*The problem*. Reproduce exactly the lines of the material beneath, from the line that contains "before = set(bpy.data.objects)" to the line that contains "# ---------- driving", both included, and no other lines.
## Begin Dataset extract
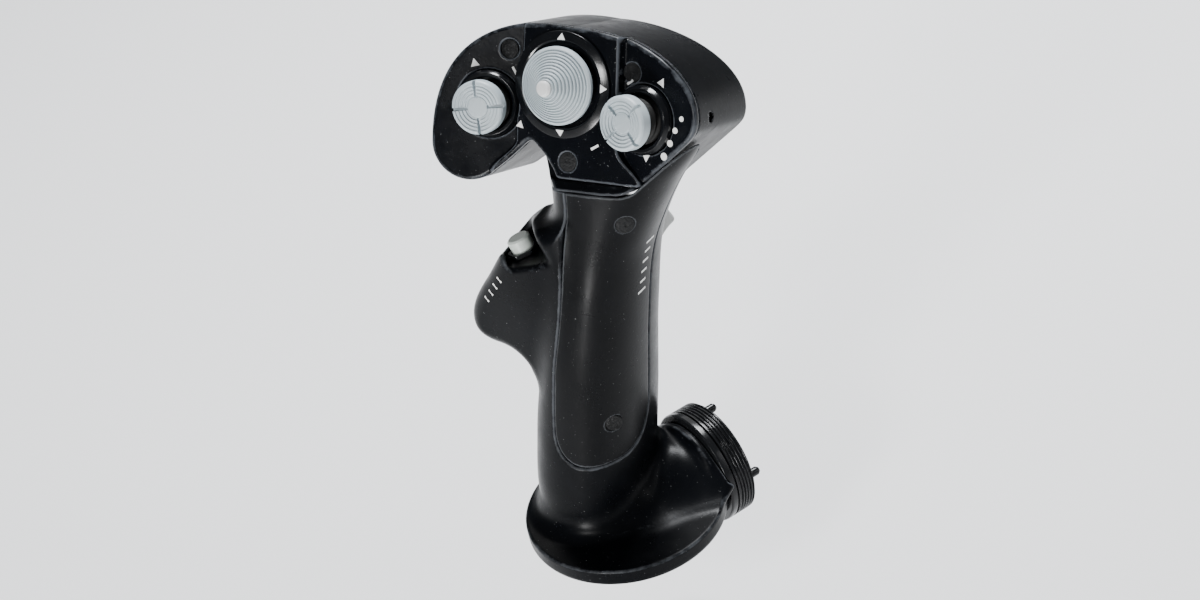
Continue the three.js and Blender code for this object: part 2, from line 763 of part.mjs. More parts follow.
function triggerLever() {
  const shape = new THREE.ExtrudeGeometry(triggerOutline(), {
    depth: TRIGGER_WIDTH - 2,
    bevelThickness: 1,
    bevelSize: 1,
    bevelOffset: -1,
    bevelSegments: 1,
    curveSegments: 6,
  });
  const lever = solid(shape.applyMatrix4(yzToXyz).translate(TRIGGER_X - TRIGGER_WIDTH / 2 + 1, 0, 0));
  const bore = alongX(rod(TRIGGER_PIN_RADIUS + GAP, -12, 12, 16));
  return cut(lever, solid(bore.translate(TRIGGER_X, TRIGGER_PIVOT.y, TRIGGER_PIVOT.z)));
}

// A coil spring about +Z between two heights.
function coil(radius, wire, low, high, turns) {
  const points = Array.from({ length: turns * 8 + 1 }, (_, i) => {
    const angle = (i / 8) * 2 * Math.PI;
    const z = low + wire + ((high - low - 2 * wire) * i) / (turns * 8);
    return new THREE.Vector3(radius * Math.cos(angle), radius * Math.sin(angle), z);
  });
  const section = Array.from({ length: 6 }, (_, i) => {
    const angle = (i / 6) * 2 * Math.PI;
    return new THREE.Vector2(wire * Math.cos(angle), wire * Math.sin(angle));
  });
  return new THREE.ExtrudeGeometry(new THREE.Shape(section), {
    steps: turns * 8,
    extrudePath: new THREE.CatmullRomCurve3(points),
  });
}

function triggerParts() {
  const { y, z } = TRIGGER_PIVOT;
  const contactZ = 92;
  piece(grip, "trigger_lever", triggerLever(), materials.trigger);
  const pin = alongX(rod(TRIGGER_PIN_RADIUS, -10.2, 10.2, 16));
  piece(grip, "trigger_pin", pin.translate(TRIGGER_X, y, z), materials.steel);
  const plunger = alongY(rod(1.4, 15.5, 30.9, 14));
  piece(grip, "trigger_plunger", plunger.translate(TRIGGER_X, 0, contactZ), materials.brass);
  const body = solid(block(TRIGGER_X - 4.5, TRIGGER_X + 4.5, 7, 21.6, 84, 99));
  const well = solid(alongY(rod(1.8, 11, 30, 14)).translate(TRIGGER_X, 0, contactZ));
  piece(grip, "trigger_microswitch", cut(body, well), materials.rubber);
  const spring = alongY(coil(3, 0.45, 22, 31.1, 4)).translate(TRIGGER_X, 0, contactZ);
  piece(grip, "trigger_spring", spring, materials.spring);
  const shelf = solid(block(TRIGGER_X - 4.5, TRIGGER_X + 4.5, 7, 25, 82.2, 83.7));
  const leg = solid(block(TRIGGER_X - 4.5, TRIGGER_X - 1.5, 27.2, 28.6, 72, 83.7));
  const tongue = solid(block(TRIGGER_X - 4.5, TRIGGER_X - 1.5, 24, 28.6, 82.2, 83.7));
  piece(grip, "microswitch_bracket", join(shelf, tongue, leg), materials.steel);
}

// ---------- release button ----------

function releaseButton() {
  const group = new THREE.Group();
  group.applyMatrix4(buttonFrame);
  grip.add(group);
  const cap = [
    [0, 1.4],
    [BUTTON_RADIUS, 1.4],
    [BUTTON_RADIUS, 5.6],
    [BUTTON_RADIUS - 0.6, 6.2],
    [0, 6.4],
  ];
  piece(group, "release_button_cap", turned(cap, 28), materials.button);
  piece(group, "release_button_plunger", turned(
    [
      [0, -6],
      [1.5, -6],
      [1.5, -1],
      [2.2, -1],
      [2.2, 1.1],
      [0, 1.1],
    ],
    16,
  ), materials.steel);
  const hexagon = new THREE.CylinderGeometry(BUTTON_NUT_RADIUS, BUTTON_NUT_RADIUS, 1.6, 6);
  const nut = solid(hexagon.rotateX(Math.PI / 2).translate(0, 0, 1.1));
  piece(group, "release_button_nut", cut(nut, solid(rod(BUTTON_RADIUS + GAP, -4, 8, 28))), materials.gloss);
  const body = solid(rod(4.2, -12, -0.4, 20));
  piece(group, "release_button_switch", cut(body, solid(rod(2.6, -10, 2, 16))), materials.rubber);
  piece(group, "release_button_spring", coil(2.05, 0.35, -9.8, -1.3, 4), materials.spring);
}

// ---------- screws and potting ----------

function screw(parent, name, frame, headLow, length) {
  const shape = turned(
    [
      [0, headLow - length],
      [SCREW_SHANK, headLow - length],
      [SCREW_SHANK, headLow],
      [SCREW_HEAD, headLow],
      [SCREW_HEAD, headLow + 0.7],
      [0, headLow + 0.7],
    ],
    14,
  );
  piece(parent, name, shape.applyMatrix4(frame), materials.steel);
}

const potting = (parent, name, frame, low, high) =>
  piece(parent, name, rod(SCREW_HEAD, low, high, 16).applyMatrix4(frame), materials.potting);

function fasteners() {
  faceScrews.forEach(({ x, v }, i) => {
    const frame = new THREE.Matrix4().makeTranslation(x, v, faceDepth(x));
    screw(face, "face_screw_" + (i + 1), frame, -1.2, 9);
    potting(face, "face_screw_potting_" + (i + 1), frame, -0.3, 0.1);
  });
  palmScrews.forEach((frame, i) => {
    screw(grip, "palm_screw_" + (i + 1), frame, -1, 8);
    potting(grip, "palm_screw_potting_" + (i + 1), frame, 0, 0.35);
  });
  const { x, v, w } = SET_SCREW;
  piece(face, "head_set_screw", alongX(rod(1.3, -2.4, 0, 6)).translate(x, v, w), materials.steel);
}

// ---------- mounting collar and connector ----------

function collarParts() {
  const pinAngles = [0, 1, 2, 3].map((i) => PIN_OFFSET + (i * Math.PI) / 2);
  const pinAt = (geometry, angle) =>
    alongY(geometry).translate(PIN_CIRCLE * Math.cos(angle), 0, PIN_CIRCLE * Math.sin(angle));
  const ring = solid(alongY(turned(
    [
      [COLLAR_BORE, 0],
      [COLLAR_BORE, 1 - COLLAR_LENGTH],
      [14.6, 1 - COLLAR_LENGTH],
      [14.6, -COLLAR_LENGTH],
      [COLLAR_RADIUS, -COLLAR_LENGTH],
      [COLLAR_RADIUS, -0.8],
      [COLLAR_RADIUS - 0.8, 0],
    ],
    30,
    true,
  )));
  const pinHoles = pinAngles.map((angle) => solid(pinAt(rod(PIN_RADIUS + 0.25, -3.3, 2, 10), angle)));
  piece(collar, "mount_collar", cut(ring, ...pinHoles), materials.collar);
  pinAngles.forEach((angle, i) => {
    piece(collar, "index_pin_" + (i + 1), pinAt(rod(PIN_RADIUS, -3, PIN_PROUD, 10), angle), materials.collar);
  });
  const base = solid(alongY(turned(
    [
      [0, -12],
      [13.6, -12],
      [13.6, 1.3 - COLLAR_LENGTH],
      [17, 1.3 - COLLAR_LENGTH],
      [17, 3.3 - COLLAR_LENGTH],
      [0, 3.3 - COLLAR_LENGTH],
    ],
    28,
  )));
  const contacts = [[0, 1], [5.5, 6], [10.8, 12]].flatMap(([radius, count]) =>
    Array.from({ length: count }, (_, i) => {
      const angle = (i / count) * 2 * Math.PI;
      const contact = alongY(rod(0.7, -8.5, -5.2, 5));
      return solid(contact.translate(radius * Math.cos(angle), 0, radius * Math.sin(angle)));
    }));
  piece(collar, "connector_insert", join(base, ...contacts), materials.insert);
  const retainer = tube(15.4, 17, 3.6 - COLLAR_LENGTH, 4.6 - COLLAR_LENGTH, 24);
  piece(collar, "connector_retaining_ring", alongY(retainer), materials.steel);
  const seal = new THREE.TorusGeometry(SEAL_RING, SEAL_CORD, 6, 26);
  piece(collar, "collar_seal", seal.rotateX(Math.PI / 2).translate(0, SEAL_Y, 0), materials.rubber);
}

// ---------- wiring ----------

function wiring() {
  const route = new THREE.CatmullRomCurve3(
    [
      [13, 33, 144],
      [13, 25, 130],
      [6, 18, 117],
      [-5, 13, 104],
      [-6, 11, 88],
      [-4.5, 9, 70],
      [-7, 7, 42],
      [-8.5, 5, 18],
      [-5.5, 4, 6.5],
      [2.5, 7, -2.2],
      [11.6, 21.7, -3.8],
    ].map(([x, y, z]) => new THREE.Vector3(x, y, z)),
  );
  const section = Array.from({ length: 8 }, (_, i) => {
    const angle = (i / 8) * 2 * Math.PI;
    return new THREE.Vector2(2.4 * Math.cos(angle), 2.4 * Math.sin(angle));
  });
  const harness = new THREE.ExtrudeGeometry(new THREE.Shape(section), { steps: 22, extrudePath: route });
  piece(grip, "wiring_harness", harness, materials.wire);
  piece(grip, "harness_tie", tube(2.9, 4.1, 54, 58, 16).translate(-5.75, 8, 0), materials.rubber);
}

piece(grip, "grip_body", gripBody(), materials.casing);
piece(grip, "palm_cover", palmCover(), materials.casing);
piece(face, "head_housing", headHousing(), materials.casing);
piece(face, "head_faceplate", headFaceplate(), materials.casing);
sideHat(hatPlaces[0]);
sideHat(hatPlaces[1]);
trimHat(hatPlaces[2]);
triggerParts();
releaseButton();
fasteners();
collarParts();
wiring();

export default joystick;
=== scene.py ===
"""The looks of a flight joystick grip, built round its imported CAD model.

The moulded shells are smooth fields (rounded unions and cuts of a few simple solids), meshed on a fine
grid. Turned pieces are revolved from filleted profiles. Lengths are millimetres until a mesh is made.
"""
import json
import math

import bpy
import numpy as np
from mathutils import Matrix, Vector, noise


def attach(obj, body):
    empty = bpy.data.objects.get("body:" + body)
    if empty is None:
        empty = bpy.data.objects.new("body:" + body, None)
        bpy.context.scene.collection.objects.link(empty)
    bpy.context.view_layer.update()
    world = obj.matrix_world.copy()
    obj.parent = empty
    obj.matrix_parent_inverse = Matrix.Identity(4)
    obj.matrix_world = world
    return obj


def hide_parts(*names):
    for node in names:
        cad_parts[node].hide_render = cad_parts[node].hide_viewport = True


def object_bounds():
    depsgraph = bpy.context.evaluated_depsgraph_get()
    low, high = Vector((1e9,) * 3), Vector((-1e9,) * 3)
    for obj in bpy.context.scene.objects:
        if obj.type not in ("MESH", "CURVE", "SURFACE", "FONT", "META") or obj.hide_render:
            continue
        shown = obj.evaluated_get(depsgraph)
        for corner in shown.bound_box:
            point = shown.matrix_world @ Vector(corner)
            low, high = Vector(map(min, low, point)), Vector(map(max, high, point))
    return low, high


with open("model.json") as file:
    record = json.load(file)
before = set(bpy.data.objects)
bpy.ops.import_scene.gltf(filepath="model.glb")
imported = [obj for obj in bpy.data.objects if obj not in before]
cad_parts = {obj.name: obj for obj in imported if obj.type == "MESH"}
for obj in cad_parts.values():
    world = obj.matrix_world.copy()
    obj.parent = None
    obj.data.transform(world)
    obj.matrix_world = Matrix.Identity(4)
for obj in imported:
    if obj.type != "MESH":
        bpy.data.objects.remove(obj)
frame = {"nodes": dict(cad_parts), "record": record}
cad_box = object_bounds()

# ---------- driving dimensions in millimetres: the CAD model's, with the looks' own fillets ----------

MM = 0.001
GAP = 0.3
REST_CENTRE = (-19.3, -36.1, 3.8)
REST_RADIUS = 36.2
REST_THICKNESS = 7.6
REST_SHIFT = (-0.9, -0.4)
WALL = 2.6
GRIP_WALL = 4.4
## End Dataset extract
*Result*.
before = set(bpy.data.objects)
bpy.ops.import_scene.gltf(filepath="model.glb")
imported = [obj for obj in bpy.data.objects if obj not in before]
cad_parts = {obj.name: obj for obj in imported if obj.type == "MESH"}
for obj in cad_parts.values():
    world = obj.matrix_world.copy()
    obj.parent = None
    obj.data.transform(world)
    obj.matrix_world = Matrix.Identity(4)
for obj in imported:
    if obj.type != "MESH":
        bpy.data.objects.remove(obj)
frame = {"nodes": dict(cad_parts), "record": record}
cad_box = object_bounds()

# ---------- driving dimensions in millimetres: the CAD model's, with the looks' own fillets ----------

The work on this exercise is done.